Speaker B: If you're finding that your messages don't resonate, sales are moving slower than they should, then the problem might not be the product or the service, but, but the way that you're framing your message and your story and that they're disconnected from your target audience. And this is where market research comes in. It enables you to uncover what actually triggers people to buy, discover unmet needs, learn about decision making dynamics, and uncover hidden fears. Keep listening to this episode to learn how to run research the right way, how to transform data into insights, and then into decisions that matter and of course, mistakes to avoid in the process. I'm happy to introduce Aurelia, my guest today. She is partner at, uh, Innate Motion. Aurelia is a business humanizer and for over 10 years she has worked with global brands to turn human insights into meaningful business growth. She's fascinated by how people think, choose and change, and how businesses can grow not by pushing harder, but by understanding better. I hope you tune in and listen to the episode. If you find it interesting, please consider subscribing to the show and sharing with a friend or colleague. I'm Elena, your host, and I'll catch you on the next episode. Hey, Aurelia. Good morning. Welcome to the Value Driven Marketing podcast. How are you?
Speaker A: I'm very good, thank you. And I'm also very excited to be here. So I very much look forward to our conversation.
Speaker B: I very much look forward to our conversation as well. Um, because it's about market research and I think marketing should start from insights, which you should get from your clients and from the market. I know a lot of marketers and a lot of business owners are aware of this. However, in many cases, market research is not prioritized because work gets in a way, budgets are always tied. I'm hoping that they will explore the different insights that, um, P2B companies can uncover. Through research and how they can secure budgets and maybe how they can start with um, a smaller budget if that's possible. But before we jump in, I do want to know more um, about Innate Motion. What do you guys do, who do you help and how?
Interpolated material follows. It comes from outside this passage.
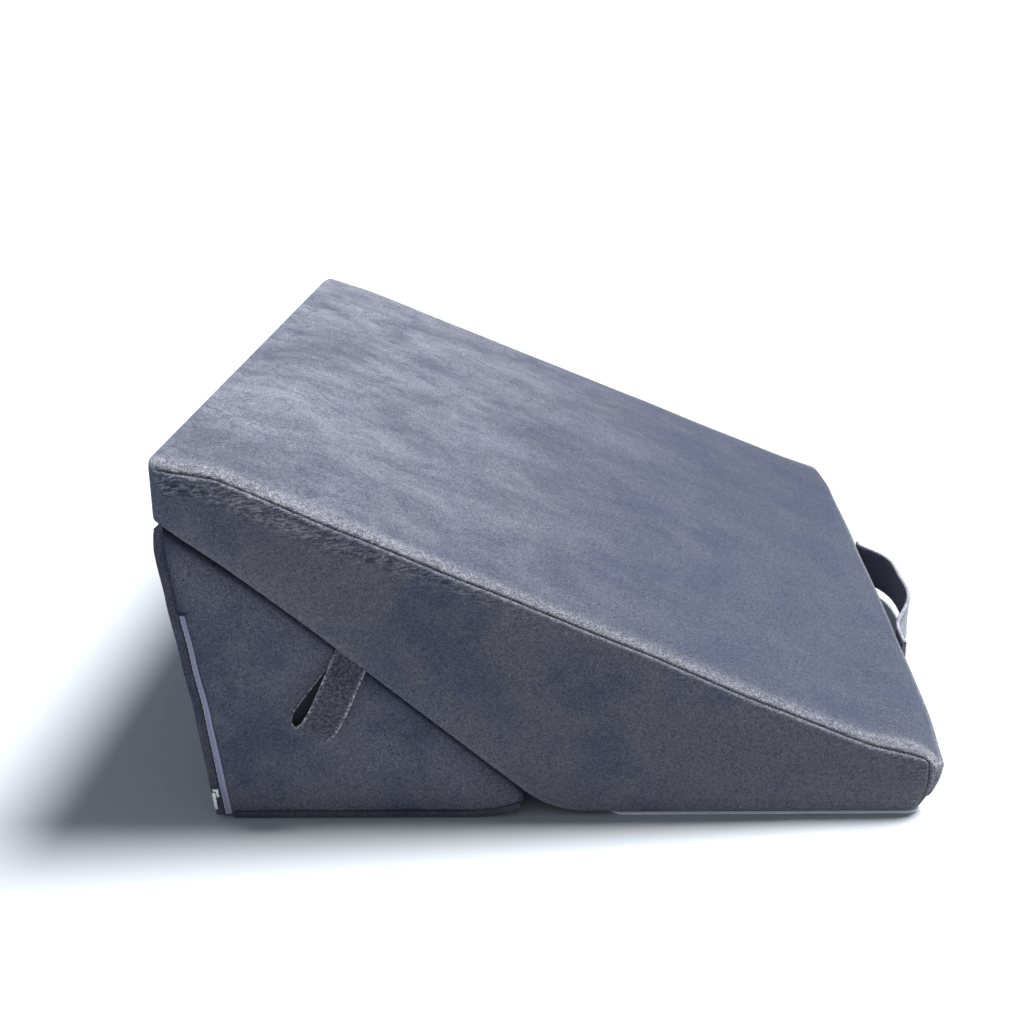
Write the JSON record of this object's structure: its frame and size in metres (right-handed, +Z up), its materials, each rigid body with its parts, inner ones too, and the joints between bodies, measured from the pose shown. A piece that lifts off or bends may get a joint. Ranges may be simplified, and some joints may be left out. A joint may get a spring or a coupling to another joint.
{
  "type": "folding wedge pillow",
  "caption": "Plush foam bed wedge: a sloping cushion propped at its high end on a folded-under support wedge, with a carrying strap, a short side loop and a zip.",
  "frame": {"origin": "centre of the outline as seen from above, on the surface that the pillow stands on", "axes": "+X from the high end towards the low end, +Z up; the zip and the short loop are on the -Y side"},
  "size_m": [0.6211, 0.629, 0.3138],
  "materials": {
    "velvet": "short-pile velvet",
    "dark_velvet": "short-pile velvet",
    "base_cloth": "plain woven",
    "strap": "woven",
    "zip_cloth": "woven",
    "zip_nylon": "moulded",
    "zip_metal": "polished"
  },
  "bodies": {
    "root": {"upper_cushion": "velvet", "lower_wedge": "velvet", "base_panel": "base_cloth", "wedge_binding_near": "dark_velvet", "wedge_binding_far": "dark_velvet", "hinge_strip": "dark_velvet", "zip_facing": "dark_velvet", "zip_tape": "zip_cloth", "zip_coil": "zip_nylon", "zip_slider": "zip_metal", "zip_pull": "zip_metal", "side_loop": "strap", "end_handle": "strap"}
  },
  "joints": []
}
Speaker A: Innate Motion is a strategy consultancy that is focused on human centered growth. And I want to pause for just a second on human centered because I think this is the perspective that I'm going to bring in today and it's what sets us apart in the world of consultancies. Uh, so you'll have consultancies that work with analyzing lots of data and facts, you'll have consultancies that leverage AI, so on and so forth, will come in with a very in depth understanding of humans and societies and cultures. We do that because we really started with this fundamental belief that actually a business is a sum of relationships that work in harmony really well on the inside and therefore operate with success towards the outside. So in order for a business to be successful, you really want to understand people. Not only the ones you serve as a company, but also the ones that serve you on the inside. So basically this is what initmotion does. We are helping brands to reconnect their business ambitions with the real human needs. Whether those are customers or employees or partners, it doesn't matter. Um, so we'll work on things like positioning, portfolio innovation and culture. Always with this deep human insight at the core of um, everything. We're a global team. Um, it's half psychologists, sociologists, half business experts that really bring their expertises together to make this magic happen. I'm here today as a business humanizer and I'll bring a bit of this business uh, humanizing perspective towards the world of research.
Speaker B: I love the humanizing aspect of the things and your positioning because a lot of emotion backs our uh, day to day decisions. Thank you for the intro. So let's um, dive straight in. Why is market research so critical today? Especially when there's so much information also online through different communities. Also many companies do feel like they know their clients really well because they speak to them day to day. Why is market research so important?
Speaker A: I want to start with what's market research because you can also see it from very different perspectives. And for me market research is empathy at work. It means step in the shoes of the um, audience that you're serving and understand their deep um, needs, aspirations, intentions. Um, and oftentimes when you do uh, sales calls or you interact with customers on product or service related issues, that's not really Stepping into the shoes of the audience that is more focused on the product and trying to understand how you connect with the customer on a product level or how you want to sell this product. But being successful with your audience goes far beyond the product. It's really about understanding their life and their aspirations beyond whatever you are producing or servicing. And so B2B or B2C, it actually doesn't matter. Research is critical always and everywhere because in the end of the day, it's human decisions. So even if you're serving businesses, which our consultancy also does, we are servicing the humans behind the business. Um, and so what you'll want to know is not what they buy. Uh, you'll want to know what makes them choose a certain thing, what makes them click, what makes them hesitate, what makes them switch. This is where I'm saying that empathy is such an important aspect because it helps you also to find a different frame of reference, to understand the emotional and the strategic drivers behind that, um, that specific decision. And there's also a question of similarity, because it's right, human to human decision. The more you are similar within the company with the customer or the identity of the customer that you serve, the more likely you are to understand and to have, let's say, an um, instinctive or natural ease in positioning a product right or innovating in the right way. But oftentimes that's not the case. Oftentimes the people that are working in your business are actually very different from the customers that you're serving. In that case, what you really need to do is to allow your team to immerse and truly feel and understand the personalities and the character of the businesses that they are serving in order to be able to adopt the frame of reference of those people and also be able to then adjust their product or their communication or their service in a way that it matches, um, the one of the people that you serve.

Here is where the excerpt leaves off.